Political Pamphlets eBook

This eBook from the Gutenberg Project consists of approximately 266 pages of information about Political Pamphlets.

Political Pamphlets eBook

This eBook from the Gutenberg Project consists of approximately 266 pages of information about Political Pamphlets.

As for the latest example I have selected, it is a crucial one.  The Letters of Malachi Malagrowther come from a man who is not often rated high as a political thinker, even by those who sympathise with his political views.  But here as elsewhere the politician, no less than the poet, the critic, the historian, bears the penalty of the pre-eminent greatness of the novelist.  Nothing is more uncritical than to regard Scott as a mere sentimentalist in politics, and I cannot think that any competent judge can do so after reading Malagrowther, even after reading Scott’s own Diary and letters on the subject.  As he there explains, he was not greatly carried, as a rule, to interest himself in the details of politics.  As both Lockhart and he admit, he might not have been so interested even at this juncture had it not been for the chagrin at his own misfortunes, which, nobly and stoically repressed as it was, required some issue.  But his general principle on this occasion was clear; it can be thoroughly apprehended and appreciated even by an Englishman of Englishmen.  It was thoroughly justified by the event, and, I may perhaps be permitted to observe, ran exactly contrary to a sentiment rather widely adopted of late.  No man, whether in public writings or private conduct, could be more set than Scott was against a spurious Scotch particularism.  He even earned from silly Scots maledictions for the chivalrous justice he dealt to England in The Lord of the Isles, and the common-sense justice he dealt to her in the mouth of Bailie Jarvie.  But he was not more staunch for the political Union than he was for the preservation of minor institutions, manners, and character; and the proposed interference with Scotch banking seemed to him to be one of the things tending to make good Scotchmen, as he bluntly told Croker, ’damned mischievous Englishmen.’  Therefore he arose and spoke, and though he averted the immediate attempt, yet the prophecies which he uttered were amply fulfilled in other ways after the Reform Bill.

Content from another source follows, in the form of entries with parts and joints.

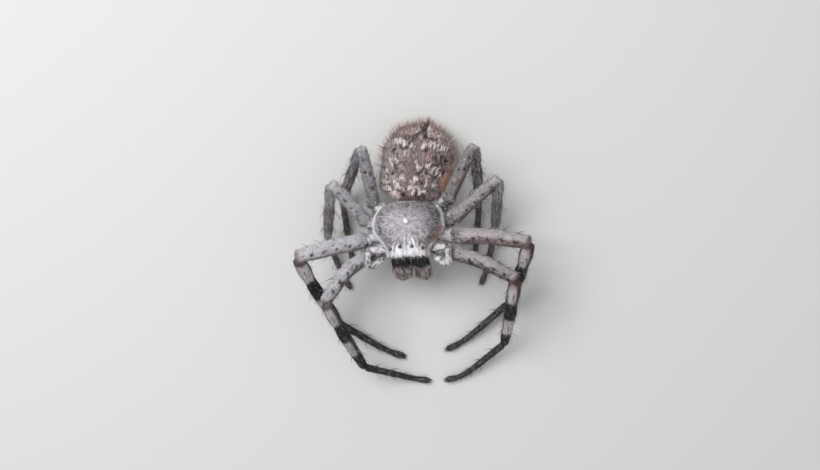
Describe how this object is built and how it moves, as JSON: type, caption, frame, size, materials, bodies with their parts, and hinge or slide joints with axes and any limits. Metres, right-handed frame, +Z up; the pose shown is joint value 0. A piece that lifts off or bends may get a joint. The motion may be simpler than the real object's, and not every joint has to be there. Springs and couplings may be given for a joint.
{
  "type": "huntsman spider",
  "caption": "Life-size still model of a grown female huntsman spider, crouching with its front legs curled forward into a ring on the floor.",
  "frame": {"origin": "on the floor, under the middle of the outline seen from above", "axes": "+Z up, head towards -Y, the spider's left side towards +X"},
  "size_m": [0.0382, 0.045, 0.0163],
  "materials": {
    "carapace_coat": "short mottled grey hair lying flat, with white hairs at the rim, the middle and round the eyes",
    "abdomen_coat": "mottled brown, black and cream hair in tufts, longer at the edges",
    "leg_coat": "grey hair with dark specks",
    "banded_leg_coat": "light and dark bands of short hair, with long fine hairs",
    "jaw_coat": "dark brown cuticle with greyish bristles",
    "underside": "light brown cuticle under thin hair",
    "fang": "polished black-brown horn",
    "eye": "black and glossy"
  },
  "bodies": {
    "root": {"abdomen": "abdomen_coat", "carapace": "carapace_coat", "chelicera_left": "jaw_coat", "chelicera_right": "jaw_coat", "eye_front_middle_left": "eye", "eye_front_middle_right": "eye", "eye_front_side_left": "eye", "eye_front_side_right": "eye", "eye_rear_middle_left": "eye", "eye_rear_middle_right": "eye", "eye_rear_side_left": "eye", "eye_rear_side_right": "eye", "fang_left": "fang", "fang_right": "fang", "labium": "underside", "leg_1_left_coxa": "leg_coat", "leg_1_left_femur": "leg_coat", "leg_1_left_foot": "banded_leg_coat", "leg_1_left_shin": "banded_leg_coat", "leg_1_right_coxa": "leg_coat", "leg_1_right_femur": "leg_coat", "leg_1_right_foot": "banded_leg_coat", "leg_1_right_shin": "banded_leg_coat", "leg_2_left_coxa": "leg_coat", "leg_2_left_femur": "leg_coat", "leg_2_left_foot": "banded_leg_coat", "leg_2_left_shin": "banded_leg_coat", "leg_2_right_coxa": "leg_coat", "leg_2_right_femur": "leg_coat", "leg_2_right_foot": "banded_leg_coat", "leg_2_right_shin": "banded_leg_coat", "leg_3_left_coxa": "leg_coat", "leg_3_left_femur": "leg_coat", "leg_3_left_foot": "banded_leg_coat", "leg_3_left_shin": "banded_leg_coat", "leg_3_right_coxa": "leg_coat", "leg_3_right_femur": "leg_coat", "leg_3_right_foot": "banded_leg_coat", "leg_3_right_shin": "banded_leg_coat", "leg_4_left_coxa": "leg_coat", "leg_4_left_femur": "leg_coat", "leg_4_left_foot": "banded_leg_coat", "leg_4_left_shin": "banded_leg_coat", "leg_4_right_coxa": "leg_coat", "leg_4_right_femur": "leg_coat", "leg_4_right_foot": "banded_leg_coat", "leg_4_right_shin": "banded_leg_coat", "maxilla_left": "underside", "maxilla_right": "underside", "palp_femur_left": "leg_coat", "palp_femur_right": "leg_coat", "palp_tarsus_left": "leg_coat", "palp_tarsus_right": "leg_coat", "palp_tibia_left": "leg_coat", "palp_tibia_right": "leg_coat", "pedicel": "underside", "spinnerets": "underside", "sternum": "underside"}
  },
  "joints": []
}
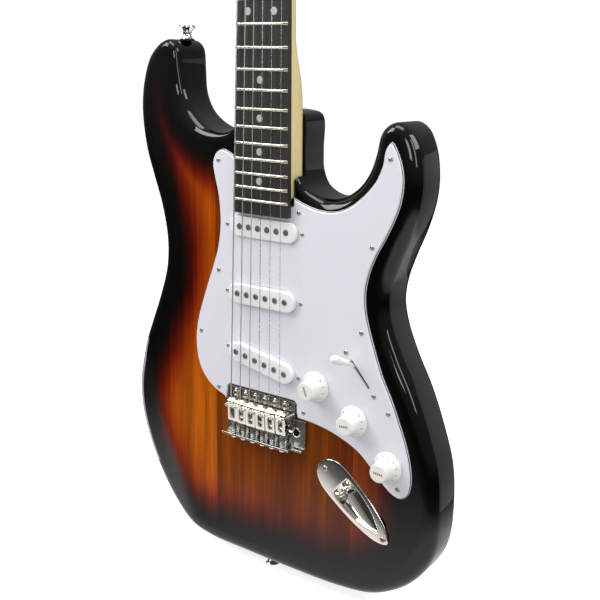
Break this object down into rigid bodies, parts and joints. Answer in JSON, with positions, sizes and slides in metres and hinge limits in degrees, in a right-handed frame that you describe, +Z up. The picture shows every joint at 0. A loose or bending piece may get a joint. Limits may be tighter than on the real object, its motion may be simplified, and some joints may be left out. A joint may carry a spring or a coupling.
{
  "type": "electric guitar",
  "caption": "Upright solid-body electric guitar with a bolt-on neck, white pickguard, single-coil pickups, chrome pivoting spring bridge and a three-tone sunburst finish.",
  "frame": {"origin": "on the centre line at the nut's edge of the fretboard, level with the body's face, where a hanger's yoke holds the neck", "axes": "+Z up the neck towards the headstock, +X towards the treble side, +Y from the body's face to its back"},
  "size_m": [0.3401, 0.072, 1.0029],
  "materials": {
    "sunburst": "gloss three-tone sunburst lacquer over strip-joined timber",
    "maple": "satin clear over pale yellow maple",
    "rosewood": "open-grained, very dark, with pearl-grey dots and nickel frets",
    "bone": "ivory, smooth",
    "guard": "white three-ply laminate, semi-gloss, black middle ply",
    "cover": "white moulded plastic",
    "coil": "wound coil with grey-olive magnet poles",
    "chrome": "bright chrome plate",
    "steel": "plain steel",
    "string": "nickel-plated steel strings, the thick three wound"
  },
  "bodies": {
    "guitar": {"back_cover": "guard", "body": "sunburst", "bridge_pickup_coil": "coil", "bridge_pickup_cover": "cover", "fretboard": "rosewood", "jack_plate": "chrome", "lower_strap_button": "chrome", "middle_pickup_coil": "coil", "middle_pickup_cover": "cover", "middle_tone_pot": "steel", "neck": "maple", "neck_pickup_coil": "coil", "neck_pickup_cover": "cover", "neck_plate": "chrome", "neck_tone_pot": "steel", "nut": "bone", "output_jack": "steel", "pickguard": "guard", "selector_switch": "steel", "spring_claw": "steel", "string_1": "string", "string_2": "string", "string_3": "string", "string_4": "string", "string_5": "string", "string_6": "string", "string_tree": "chrome", "tremolo_spring_1": "steel", "tremolo_spring_2": "steel", "tremolo_spring_3": "steel", "truss_rod": "steel", "tuner_tray": "chrome", "upper_strap_button": "chrome", "volume_pot": "steel"},
    "tremolo_bridge": {"bridge_plate": "chrome", "tremolo_block": "steel", "saddle_1": "chrome", "saddle_2": "chrome", "saddle_3": "chrome", "saddle_4": "chrome", "saddle_5": "chrome", "saddle_6": "chrome"},
    "volume_control": {"volume_knob": "cover"},
    "neck_tone_control": {"neck_tone_knob": "cover"},
    "middle_tone_control": {"middle_tone_knob": "cover"},
    "selector": {"switch_lever": "chrome", "switch_tip": "cover"},
    "post_1": {"tuner_post_1": "chrome"},
    "button_1": {"tuner_button_1": "chrome"},
    "post_2": {"tuner_post_2": "chrome"},
    "button_2": {"tuner_button_2": "chrome"},
    "post_3": {"tuner_post_3": "chrome"},
    "button_3": {"tuner_button_3": "chrome"},
    "post_4": {"tuner_post_4": "chrome"},
    "button_4": {"tuner_button_4": "chrome"},
    "post_5": {"tuner_post_5": "chrome"},
    "button_5": {"tuner_button_5": "chrome"},
    "post_6": {"tuner_post_6": "chrome"},
    "button_6": {"tuner_button_6": "chrome"}
  },
  "joints": [
    {"name": "tremolo_pivot", "type": "hinge", "parent": "guitar", "child": "tremolo_bridge", "pos_m": [0, -0.002, -0.6435], "axis": [-1, 0, 0], "range_deg": [0, 8], "stiffness_Nm_per_rad": 8, "springref_deg": -2.86, "deforming": ["tremolo_spring_1", "tremolo_spring_2", "tremolo_spring_3", "string_1", "string_2", "string_3", "string_4", "string_5", "string_6"]},
    {"name": "volume_turn", "type": "hinge", "parent": "guitar", "child": "volume_control", "pos_m": [0.057, -0.0029, -0.619], "axis": [0, -1, 0], "range_deg": [0, 280]},
    {"name": "neck_tone_turn", "type": "hinge", "parent": "guitar", "child": "neck_tone_control", "pos_m": [0.096, -0.0029, -0.6405], "axis": [0, -1, 0], "range_deg": [0, 280]},
    {"name": "middle_tone_turn", "type": "hinge", "parent": "guitar", "child": "middle_tone_control", "pos_m": [0.13, -0.0029, -0.6725], "axis": [0, -1, 0], "range_deg": [0, 280]},
    {"name": "selector_swing", "type": "hinge", "parent": "guitar", "child": "selector", "pos_m": [0.1, 0.015, -0.599], "axis": [0.7524, 0, 0.6587], "range_deg": [0, 58]},
    {"name": "button_turn_1", "type": "hinge", "parent": "guitar", "child": "button_1", "pos_m": [-0.02142, 0.0209, 0.032], "axis": [-0.9615, 0, 0.2747], "continuous": true},
    {"name": "post_turn_1", "type": "hinge", "parent": "guitar", "child": "post_1", "pos_m": [-0.02142, 0, 0.032], "axis": [0, -1, 0], "continuous": true},
    {"name": "button_turn_2", "type": "hinge", "parent": "guitar", "child": "button_2", "pos_m": [-0.0143, 0.0209, 0.0565], "axis": [-0.9615, 0, 0.2747], "continuous": true},
    {"name": "post_turn_2", "type": "hinge", "parent": "guitar", "child": "post_2", "pos_m": [-0.0143, 0, 0.0565], "axis": [0, -1, 0], "continuous": true},
    {"name": "button_turn_3", "type": "hinge", "parent": "guitar", "child": "button_3", "pos_m": [-0.0072, 0.0209, 0.081], "axis": [-0.9615, 0, 0.2747], "continuous": true},
    {"name": "post_turn_3", "type": "hinge", "parent": "guitar", "child": "post_3", "pos_m": [-0.0072, 0, 0.081], "axis": [0, -1, 0], "continuous": true},
    {"name": "button_turn_4", "type": "hinge", "parent": "guitar", "child": "button_4", "pos_m": [-0.0001, 0.0209, 0.1055], "axis": [-0.9615, 0, 0.2747], "continuous": true},
    {"name": "post_turn_4", "type": "hinge", "parent": "guitar", "child": "post_4", "pos_m": [-0.0001, 0, 0.1055], "axis": [0, -1, 0], "continuous": true},
    {"name": "button_turn_5", "type": "hinge", "parent": "guitar", "child": "button_5", "pos_m": [0.00695, 0.0209, 0.13], "axis": [-0.9615, 0, 0.2747], "continuous": true},
    {"name": "post_turn_5", "type": "hinge", "parent": "guitar", "child": "post_5", "pos_m": [0.00695, 0, 0.13], "axis": [0, -1, 0], "continuous": true},
    {"name": "button_turn_6", "type": "hinge", "parent": "guitar", "child": "button_6", "pos_m": [0.014, 0.0209, 0.1545], "axis": [-0.9615, 0, 0.2747], "continuous": true},
    {"name": "post_turn_6", "type": "hinge", "parent": "guitar", "child": "post_6", "pos_m": [0.014, 0, 0.1545], "axis": [0, -1, 0], "continuous": true}
  ],
  "couplings": [
    {"joint": "post_turn_1", "follows": "button_turn_1", "ratio": 0.066667},
    {"joint": "post_turn_2", "follows": "button_turn_2", "ratio": 0.066667},
    {"joint": "post_turn_3", "follows": "button_turn_3", "ratio": 0.066667},
    {"joint": "post_turn_4", "follows": "button_turn_4", "ratio": 0.066667},
    {"joint": "post_turn_5", "follows": "button_turn_5", "ratio": 0.066667},
    {"joint": "post_turn_6", "follows": "button_turn_6", "ratio": 0.066667}
  ]
}
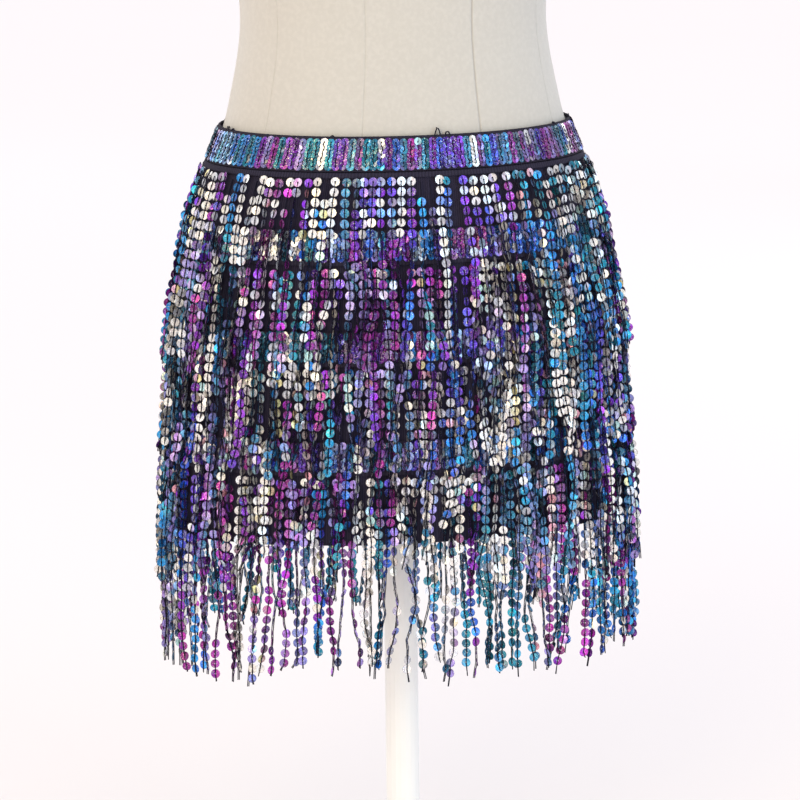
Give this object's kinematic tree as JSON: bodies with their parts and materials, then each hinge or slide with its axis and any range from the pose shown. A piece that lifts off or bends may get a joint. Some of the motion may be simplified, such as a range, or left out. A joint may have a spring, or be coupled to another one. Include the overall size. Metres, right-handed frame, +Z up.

These, then, are the principles on which I have selected the pieces that follow (some minor reasons for the particular choices being given in the special introductions):—­That they should be pamphlets proper (Malachi appeared first in a newspaper, but that was a sign of the time chiefly, and the numbers of Cobbett’s Register were practically independent pieces); that they should deal with special subjects of burning political, and not merely personal, interest; and that they should either directly or in the long-run have exercised an actual determining influence on the course of politics and history.  This last point is undoubted in the case of the examples from Halifax, Swift, Burke (who more than any one man pointed and steeled the resistance of England to Jacobin tyranny), and Scott; it was less immediate, but scarcely more dubious in those of Defoe, Cobbett, and Sydney Smith.  And so in all humility I make my bow as introducer once more to the English public of these Seven Masters of English political writing.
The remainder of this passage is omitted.